Buy the combination ticket: At $20 it covers both forts and is valid for two days — see San Cristóbal first in the morning, then walk the city walls to El Morro in the afternoon. The upper gun platform: Climb to the highest level for the best view over Old San Juan — you can see the full layout of the colonial city and the bay from here. Tunnel walk: The underground passages are cool even on hot days and give the best sense of how the fortress functioned as a self-contained military community. Photography: The Atlantic cliffside views from the Devil's Sentry Box are among the most dramatic in Puerto Rico.

Frequently Asked Questions

What is the best time to visit Castillo San Cristóbal?

The fort is open daily 9 AM–6 PM year-round. Weekday mornings between 9 and 11 AM are the least crowded; Friday and Saturday afternoons draw the largest cruise ship and weekend crowds. The upper gun platforms have no shade — early morning visits are cooler and provide the best light for photography of the city below and the Atlantic horizon. December through April is the most pleasant season, when northeast trade winds cool the exposed ramparts.

How much does it cost to visit Castillo San Cristóbal?

Entry is $10 per adult (16+), free for under-15s, with a $20 combination ticket covering both Castillo San Cristóbal and El Morro — valid for two days, this is the best value for visitors planning to visit both forts. NPS ranger programs run throughout the day and are included with admission. Senior, military, and America the Beautiful Pass holders receive free or reduced entry.

How does Castillo San Cristóbal differ from El Morro?
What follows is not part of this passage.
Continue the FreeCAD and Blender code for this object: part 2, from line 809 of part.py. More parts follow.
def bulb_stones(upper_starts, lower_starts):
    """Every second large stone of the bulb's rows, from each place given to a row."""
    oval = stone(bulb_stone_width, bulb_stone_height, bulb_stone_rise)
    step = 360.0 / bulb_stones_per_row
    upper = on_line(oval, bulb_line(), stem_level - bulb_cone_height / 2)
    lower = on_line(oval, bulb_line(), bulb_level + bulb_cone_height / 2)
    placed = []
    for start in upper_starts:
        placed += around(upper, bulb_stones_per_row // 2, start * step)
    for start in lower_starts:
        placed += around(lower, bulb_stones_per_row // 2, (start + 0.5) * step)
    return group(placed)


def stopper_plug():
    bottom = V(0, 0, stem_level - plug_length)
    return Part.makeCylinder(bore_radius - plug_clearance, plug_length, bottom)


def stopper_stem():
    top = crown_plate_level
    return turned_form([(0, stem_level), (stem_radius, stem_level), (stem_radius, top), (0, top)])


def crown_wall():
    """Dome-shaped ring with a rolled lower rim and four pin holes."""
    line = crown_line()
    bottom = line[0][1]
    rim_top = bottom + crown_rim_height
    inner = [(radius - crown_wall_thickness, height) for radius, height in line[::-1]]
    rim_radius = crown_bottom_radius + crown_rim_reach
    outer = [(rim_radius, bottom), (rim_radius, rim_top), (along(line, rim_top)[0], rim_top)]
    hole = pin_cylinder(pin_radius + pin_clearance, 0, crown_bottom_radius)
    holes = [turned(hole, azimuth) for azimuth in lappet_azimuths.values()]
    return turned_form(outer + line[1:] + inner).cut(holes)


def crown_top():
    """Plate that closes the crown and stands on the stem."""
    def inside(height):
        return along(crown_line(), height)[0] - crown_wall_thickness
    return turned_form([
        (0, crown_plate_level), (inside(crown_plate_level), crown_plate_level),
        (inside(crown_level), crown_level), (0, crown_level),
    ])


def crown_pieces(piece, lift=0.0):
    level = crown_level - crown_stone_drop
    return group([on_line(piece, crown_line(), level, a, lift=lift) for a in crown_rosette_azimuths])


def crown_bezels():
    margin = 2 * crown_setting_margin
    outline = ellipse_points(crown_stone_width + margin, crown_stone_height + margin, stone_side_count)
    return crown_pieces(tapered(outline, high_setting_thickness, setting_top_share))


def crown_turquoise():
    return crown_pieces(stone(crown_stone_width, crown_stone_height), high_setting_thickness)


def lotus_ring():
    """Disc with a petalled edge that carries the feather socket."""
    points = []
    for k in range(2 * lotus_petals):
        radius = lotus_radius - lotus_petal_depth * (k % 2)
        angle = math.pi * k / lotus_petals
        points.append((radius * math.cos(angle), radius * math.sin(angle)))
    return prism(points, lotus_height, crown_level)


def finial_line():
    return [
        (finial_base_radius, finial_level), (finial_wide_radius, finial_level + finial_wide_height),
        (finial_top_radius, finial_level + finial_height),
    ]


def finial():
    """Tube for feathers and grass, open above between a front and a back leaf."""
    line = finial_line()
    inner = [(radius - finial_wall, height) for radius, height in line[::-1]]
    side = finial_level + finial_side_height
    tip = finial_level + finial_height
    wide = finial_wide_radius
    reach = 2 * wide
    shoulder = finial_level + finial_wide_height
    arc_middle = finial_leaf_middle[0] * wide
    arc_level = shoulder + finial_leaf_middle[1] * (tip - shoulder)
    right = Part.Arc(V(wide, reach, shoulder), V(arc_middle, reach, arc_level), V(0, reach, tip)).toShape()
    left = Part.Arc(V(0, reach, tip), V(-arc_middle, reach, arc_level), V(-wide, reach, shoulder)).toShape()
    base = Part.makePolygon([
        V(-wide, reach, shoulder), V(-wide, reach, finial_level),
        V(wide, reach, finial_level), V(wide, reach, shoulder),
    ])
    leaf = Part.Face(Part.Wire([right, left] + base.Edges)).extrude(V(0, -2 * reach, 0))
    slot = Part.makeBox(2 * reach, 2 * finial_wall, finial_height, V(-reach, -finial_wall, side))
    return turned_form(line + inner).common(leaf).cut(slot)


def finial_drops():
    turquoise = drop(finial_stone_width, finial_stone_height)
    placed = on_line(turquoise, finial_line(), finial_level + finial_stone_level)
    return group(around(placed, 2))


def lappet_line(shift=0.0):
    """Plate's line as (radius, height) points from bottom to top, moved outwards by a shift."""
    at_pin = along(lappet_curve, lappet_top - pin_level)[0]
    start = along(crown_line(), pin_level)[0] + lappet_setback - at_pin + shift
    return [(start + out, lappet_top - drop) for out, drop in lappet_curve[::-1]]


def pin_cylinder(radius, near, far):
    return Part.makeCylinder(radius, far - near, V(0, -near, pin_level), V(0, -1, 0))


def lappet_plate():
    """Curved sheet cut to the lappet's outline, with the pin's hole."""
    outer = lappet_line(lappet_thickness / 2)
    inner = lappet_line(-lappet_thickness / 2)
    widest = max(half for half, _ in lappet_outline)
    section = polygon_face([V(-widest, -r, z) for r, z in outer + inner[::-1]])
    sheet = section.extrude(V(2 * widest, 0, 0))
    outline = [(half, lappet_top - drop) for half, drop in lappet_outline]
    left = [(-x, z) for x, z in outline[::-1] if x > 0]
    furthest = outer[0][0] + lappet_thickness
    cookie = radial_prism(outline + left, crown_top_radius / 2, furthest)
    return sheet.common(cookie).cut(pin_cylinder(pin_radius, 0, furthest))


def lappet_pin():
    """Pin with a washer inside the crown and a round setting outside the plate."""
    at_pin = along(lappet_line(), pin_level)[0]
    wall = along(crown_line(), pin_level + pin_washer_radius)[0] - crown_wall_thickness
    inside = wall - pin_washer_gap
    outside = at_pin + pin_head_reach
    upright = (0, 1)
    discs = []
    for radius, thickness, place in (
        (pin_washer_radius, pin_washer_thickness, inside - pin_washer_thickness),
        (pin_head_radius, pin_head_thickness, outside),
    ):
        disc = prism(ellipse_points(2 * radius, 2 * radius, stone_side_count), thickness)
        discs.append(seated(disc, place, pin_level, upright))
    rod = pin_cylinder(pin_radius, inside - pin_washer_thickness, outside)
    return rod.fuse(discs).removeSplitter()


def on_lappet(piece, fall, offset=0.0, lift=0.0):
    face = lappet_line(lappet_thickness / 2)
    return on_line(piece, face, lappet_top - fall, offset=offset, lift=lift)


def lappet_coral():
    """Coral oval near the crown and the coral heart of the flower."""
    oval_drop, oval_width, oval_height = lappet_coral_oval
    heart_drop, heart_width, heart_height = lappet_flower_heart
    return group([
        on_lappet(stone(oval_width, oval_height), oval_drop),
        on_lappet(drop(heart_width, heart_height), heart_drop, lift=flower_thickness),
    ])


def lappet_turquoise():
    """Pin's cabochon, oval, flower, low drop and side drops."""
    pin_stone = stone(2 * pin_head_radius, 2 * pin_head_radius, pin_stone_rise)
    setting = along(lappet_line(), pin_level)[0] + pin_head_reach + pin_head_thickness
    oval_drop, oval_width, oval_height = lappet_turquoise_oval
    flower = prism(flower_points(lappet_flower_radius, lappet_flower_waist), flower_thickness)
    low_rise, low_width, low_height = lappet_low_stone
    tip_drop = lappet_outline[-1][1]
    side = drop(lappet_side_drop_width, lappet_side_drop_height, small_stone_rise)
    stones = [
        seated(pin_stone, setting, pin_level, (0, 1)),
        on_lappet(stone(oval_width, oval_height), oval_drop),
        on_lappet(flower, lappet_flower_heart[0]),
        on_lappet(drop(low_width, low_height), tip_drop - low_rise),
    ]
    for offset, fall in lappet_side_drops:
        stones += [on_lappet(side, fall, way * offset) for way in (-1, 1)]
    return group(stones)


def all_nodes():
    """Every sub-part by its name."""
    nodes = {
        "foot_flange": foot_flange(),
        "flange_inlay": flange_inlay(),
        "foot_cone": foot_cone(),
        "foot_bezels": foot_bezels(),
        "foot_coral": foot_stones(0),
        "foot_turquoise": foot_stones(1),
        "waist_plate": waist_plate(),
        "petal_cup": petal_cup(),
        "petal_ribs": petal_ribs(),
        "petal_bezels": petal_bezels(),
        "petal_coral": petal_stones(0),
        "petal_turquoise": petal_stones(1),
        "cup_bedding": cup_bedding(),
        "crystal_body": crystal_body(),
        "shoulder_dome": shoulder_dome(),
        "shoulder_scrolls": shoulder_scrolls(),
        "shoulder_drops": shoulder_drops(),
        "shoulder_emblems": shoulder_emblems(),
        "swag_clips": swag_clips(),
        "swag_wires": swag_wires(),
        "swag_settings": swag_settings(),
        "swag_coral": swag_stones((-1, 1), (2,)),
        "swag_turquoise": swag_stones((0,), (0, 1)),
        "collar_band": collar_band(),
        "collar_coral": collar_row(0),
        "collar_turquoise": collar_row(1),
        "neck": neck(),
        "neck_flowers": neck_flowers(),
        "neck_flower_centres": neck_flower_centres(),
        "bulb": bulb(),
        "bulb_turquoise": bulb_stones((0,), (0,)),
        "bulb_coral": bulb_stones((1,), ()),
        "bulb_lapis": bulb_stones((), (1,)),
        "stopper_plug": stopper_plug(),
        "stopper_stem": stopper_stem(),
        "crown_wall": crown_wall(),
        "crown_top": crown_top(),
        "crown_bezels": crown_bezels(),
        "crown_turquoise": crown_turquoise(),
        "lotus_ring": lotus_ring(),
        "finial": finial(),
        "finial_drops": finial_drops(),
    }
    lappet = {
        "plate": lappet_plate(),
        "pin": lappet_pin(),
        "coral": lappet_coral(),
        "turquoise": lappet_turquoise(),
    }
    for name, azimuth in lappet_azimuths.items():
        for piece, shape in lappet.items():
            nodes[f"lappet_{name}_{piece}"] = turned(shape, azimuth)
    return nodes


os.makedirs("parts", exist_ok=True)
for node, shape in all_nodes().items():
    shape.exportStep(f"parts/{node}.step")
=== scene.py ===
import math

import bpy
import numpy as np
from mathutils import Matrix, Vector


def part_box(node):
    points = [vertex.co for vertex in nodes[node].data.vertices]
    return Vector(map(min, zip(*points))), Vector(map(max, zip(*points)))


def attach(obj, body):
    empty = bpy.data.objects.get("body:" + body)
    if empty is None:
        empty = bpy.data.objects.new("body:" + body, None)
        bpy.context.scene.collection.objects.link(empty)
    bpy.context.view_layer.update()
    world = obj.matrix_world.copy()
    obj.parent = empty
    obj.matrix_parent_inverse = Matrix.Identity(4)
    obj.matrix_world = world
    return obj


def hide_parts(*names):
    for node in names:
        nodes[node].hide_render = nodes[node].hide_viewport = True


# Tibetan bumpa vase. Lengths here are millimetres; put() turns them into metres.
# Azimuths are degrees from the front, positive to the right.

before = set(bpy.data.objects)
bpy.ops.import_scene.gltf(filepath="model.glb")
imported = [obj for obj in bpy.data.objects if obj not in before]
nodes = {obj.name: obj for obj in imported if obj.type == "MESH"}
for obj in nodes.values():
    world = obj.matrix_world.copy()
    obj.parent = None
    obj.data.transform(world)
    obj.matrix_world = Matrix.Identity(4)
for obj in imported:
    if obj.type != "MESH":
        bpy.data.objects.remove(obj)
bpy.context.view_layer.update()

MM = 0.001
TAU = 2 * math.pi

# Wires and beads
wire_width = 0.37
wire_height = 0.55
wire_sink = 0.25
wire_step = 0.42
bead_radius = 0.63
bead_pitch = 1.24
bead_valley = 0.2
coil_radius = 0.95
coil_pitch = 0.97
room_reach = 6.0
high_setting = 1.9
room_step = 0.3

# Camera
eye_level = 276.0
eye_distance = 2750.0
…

El Morro guards San Juan Bay from sea attack — a single massive fort on the Atlantic tip of the peninsula. San Cristóbal is the land-side fortress, designed to defeat armies that had already landed and were approaching from the east. Its complexity is far greater than El Morro's — seven concentric defensive systems with interconnecting tunnels, trap areas, and moats designed so that capturing any outer section exposed the attacker to fire from multiple inner positions simultaneously. Together, the two fortresses made San Juan almost militarily impregnable by the 18th century.